Em 1974, Juscelino Kubistchek havia recuperado seus direitos políticos e no ano de 1976 já articulava, de acordo com o relatório, uma suposta candidatura nas eleições de 1978 para a Presidência da República. Nesta eleição o regime militar acabou elegendo o general Figueiredo.
Operação Condor
Um dos indícios ligados à morte de JK apresentados no documento da Comissão da Verdade é uma carta, de 28 de agosto de 1975, atribuída ao coronel Manuel Contreras Sepulveda então diretor do Dina, o serviço secreto da ditadura militar do Chile, e endereçada a Figueiredo, chefe do SNI.
Na correspondência, Sepulveda alertava Figueiredo do apoio de políticos democratas dos Estados Unidos a Juscelino Kubistchek e Orlando Letelier, ex-ministro das Relações Exteriores do Chile. Para o coronel chileno, o apoio norte-americano poderia afetar “seriamente a estabilidade do Cone Sul” das Américas. No dia 21 de setembro, um mês depois da morte de JK, Letelier foi assassinado em Washington, nos EUA, quando uma bomba explodiu em seu carro.
O documento da Comissão da Verdade paulistana destaca também que, em um período de 272 dias, perderam suas vidas, além de JK, o ex-presidente João Goulart (6/12/76) e o ex-governador da Guanabara, Carlos Lacerda (21/5/77).
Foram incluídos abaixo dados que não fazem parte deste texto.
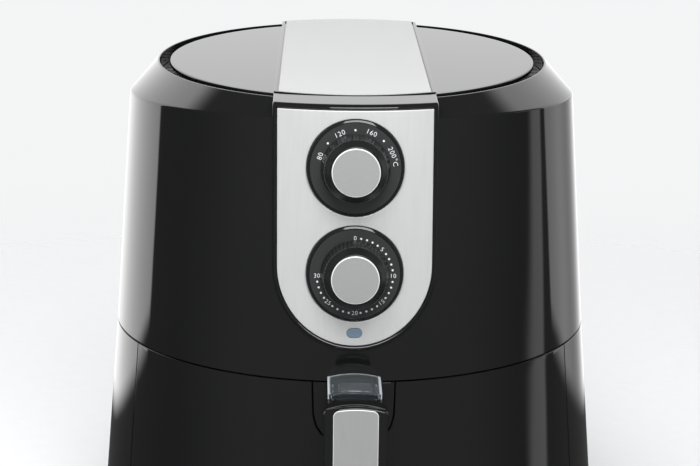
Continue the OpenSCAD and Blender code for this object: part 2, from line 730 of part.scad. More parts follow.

A carta de Sepulveda enviada a Figueiredo citada no Relatório JK, que agradecia ainda um suposto plano arquitetado pelo general brasileiro para coordenar as ações entre os dois países contra opositores políticos, fora usada mais tarde para denunciar a chamada Operação Condor. Após receber a correspondência de um alto funcionário do serviço de informações dos EUA, o jornalista norte-americano Jack Anderson denunciou no jornal The Washington Post, em 1979, a articulação de regimes militares da América do Sul para eliminar adversários políticos, com o apoio do Serviço de Inteligência dos EUA.